Where will the world be in 2050? Here's the catch to the Short Lived Program: by 2050, either we've figured out how to cap emissions and are holding course more or less steady at 2 degrees C, or we're in a scenario that is not stable and not compatible with an organized global community. In which case, reducing soot and methane to buy time is rather like rearranging deck chairs on the Titanic.
3. $12 million? Really?
Compare this to the effort, largely successful, to eradicate polio: $120 million pledged from Rotary International in 1985, $9 billion to date, and some observers questioning whether complete eradication is worth the money. Both polio eradication and control of the short-lived gases require substantial education of people in other countries.

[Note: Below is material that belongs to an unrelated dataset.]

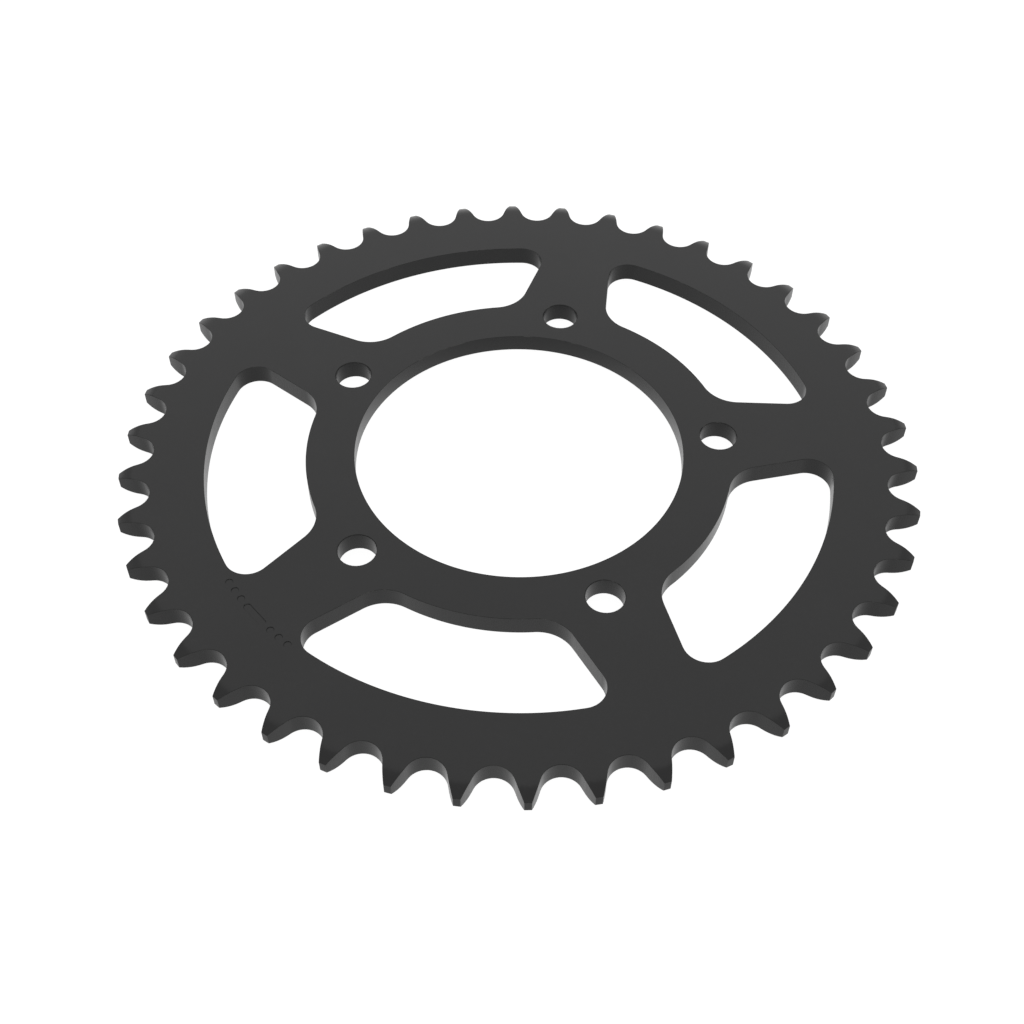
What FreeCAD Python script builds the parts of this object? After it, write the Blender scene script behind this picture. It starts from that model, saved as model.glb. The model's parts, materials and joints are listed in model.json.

Again, with feeling: $12 million? That's all?
I want the Short Lived Program to work. One of the few hopes I see for humanity is if India, the African countries, and other nations with nascent industrial structures can leapfrog over the fossil fuel stage, much as African nations generally skipped the land line communications infrastructure and went straight to cel phones. Aside from climate, the changes are healthy - women who don't hunt daily for cookstove wood, and families who don't breathe soot, will improve their lives.
At the same time, I don't want to delude myself that changing the habits of people in other countries will buy the United States time to change its carbon-spewing ways.
But if this is such a great idea, surely we can find more than $12 million?
And if it's a small idea, let's not fool ourselves into thinking that it is the last best hope of humanity.